The amnesty period, which the Greenville Police Department has employed for several years now, has been increased to include the month of March, as well. According to Lovvorn, the extension was due to multiple people calling the department well beyond the amnesty period’s deadline.
Lt. Bond, who serves as the department’s acting warrant officer, said that it was the now-retired former chief Lonzo Ingram who originally entrusted him with the task. He’s taken it seriously ever since.
“I just got off the phone with one gentleman who said ‘hey look, Mr. Danny, I’ve had about half a dozen of these things, and I’ve finally got some of them paid off, but I just need a little help.’ And so I’m going to see what I can do to help him get these things over with,” Bond said.
Bond helped solve around 50 similar situations during last year’s amnesty period alone, which resulted in at least 150 to 200 corresponding warrants cleared.
“That’s a lot of paperwork,” Bond said with a laugh.
Bond added that there are no criteria that callers must meet to receive help, but there are some warrants—including charges such as driving while suspended or revoked, or driving under the influence–that will remain out of the department’s hands even during the amnesty period.
But for everyone else, those with multiple warrants can have them consolidated and, with the help of the clerk’s office and judge’s office, may have up to 33 percent of the combined fee reduced.
As someone who has listened to hundreds of circumstances over the years, Bond said it was a blessing to be able to lend a helping hand out of the hole that local residents had dug for themselves.
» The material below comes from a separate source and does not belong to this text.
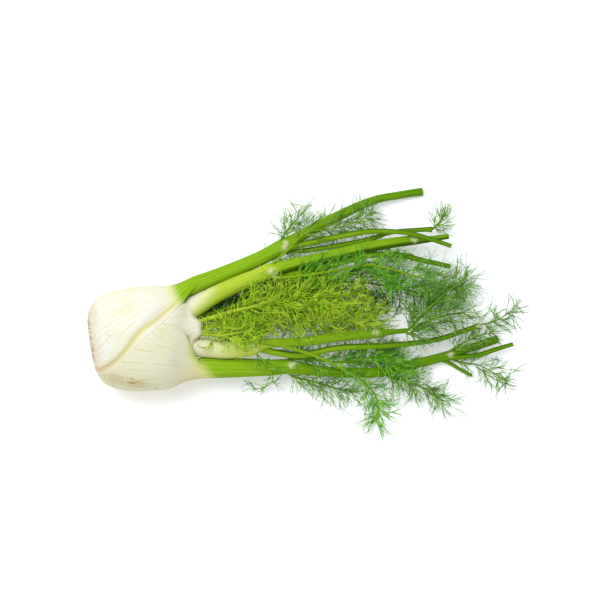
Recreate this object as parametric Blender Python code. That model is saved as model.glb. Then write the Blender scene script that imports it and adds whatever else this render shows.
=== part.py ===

“It is a good feeling to be able to help somebody, because when you put the uniform on that’s what we’re supposed to do,” Bond said. “When you can take something like this and help someone out here who wants to clean up their record and do right, it is a good feeling.”
Lovvorn added that the amnesty program creates a win-win-win scenario for officers, the court system and citizens.
“Even though we’ve done it before I’ve taken the position of chief, it goes right along with our attitude I’m trying to promote within the department and also outside in the community, and that’s an attitude of family,” Lovvorn said.
“We’re here to help each other. And we have a job to do, but that doesn’t mean that we aren’t part of the community, as well. We want to try to do what we can for the public in general, and everybody messes up sooner or later.
“We just would like to create an opportunity for us to handle it in the best way possible for everyone involved.”